When it’s interesting (as it often is here), the calm continues as the day wears on. Because there’s nothing so quieting as absorption.

Trees, Today

Trees, Today

We have plunged through the humidity and come out on the other side. A morning cool as the underside of a pillow. Trees etched clearly against the sky.

I’m learning on the job now something I must have learned before but understand better — how much carbon trees absorb, the boon they are to our atmosphere. So when I look at them I see not just trunk and leaf, but a busy factory.

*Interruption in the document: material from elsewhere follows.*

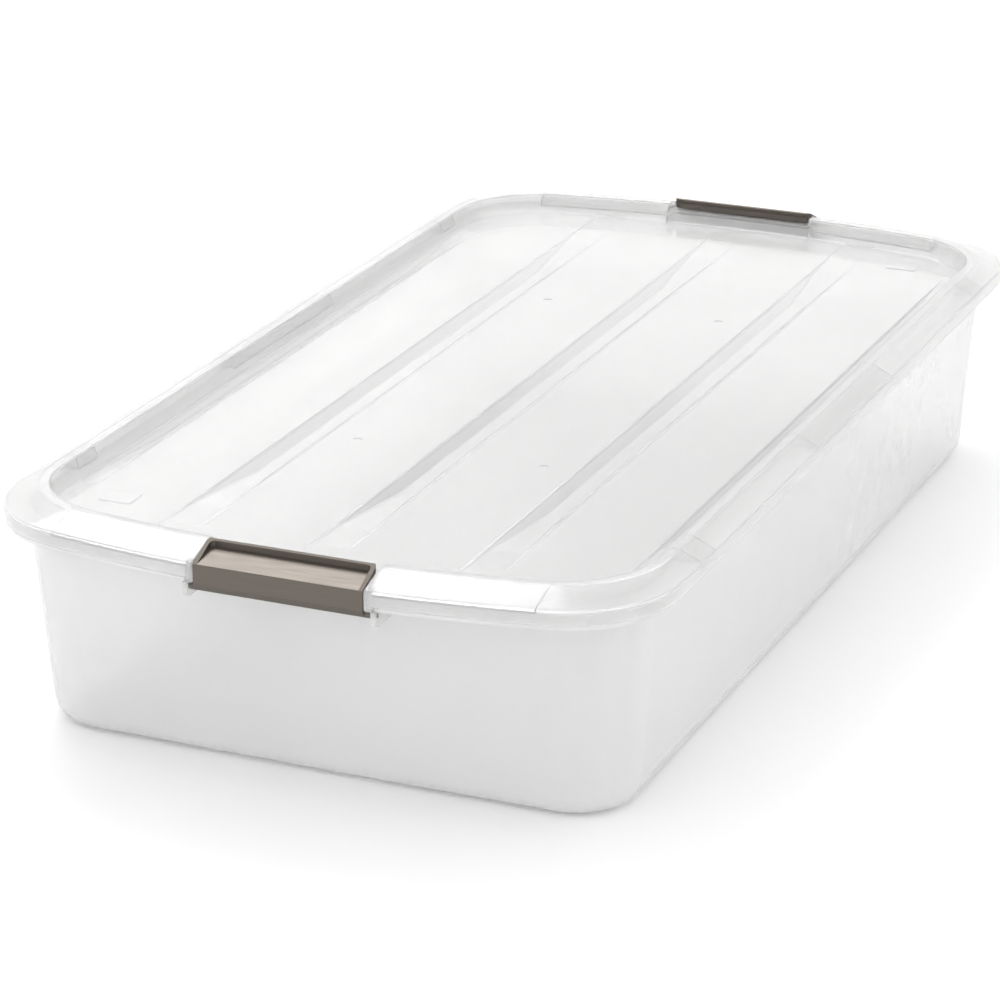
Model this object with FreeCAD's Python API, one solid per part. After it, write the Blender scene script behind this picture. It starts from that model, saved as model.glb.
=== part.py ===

On a sultry day it’s harder to believe what they do for us, the air heavy with earthly exhale. But on a morning like this I can feel their power, their cleansing power. It’s not scientific, of course. It’s only metaphor. But it makes me a believer just the same.

Field of Weeds

Field of Weeds

As part of the backyard beautification project, there is new grass coming up in a spot once covered by gangly forsythia bushes. This should not be a surprise since the area was seeded twice, but it’s remarkable to me.

That soil used to pushing up weeds is actually producing grass is not just miraculous but also slightly funny. The grass looks like the interloper.

Years ago a neighbor killed his entire lawn with Roundup and started over. At the time I thought this was excessive, a typical example of suburban overkill (pardon the pun).

Now I think he may have been onto something.

Whether this is due to lawn change, my change or climate change is anybody’s guess. But one thing is certain. Soon that grassy section will be full of weeds like the rest of the lawn. It’s only a matter of time.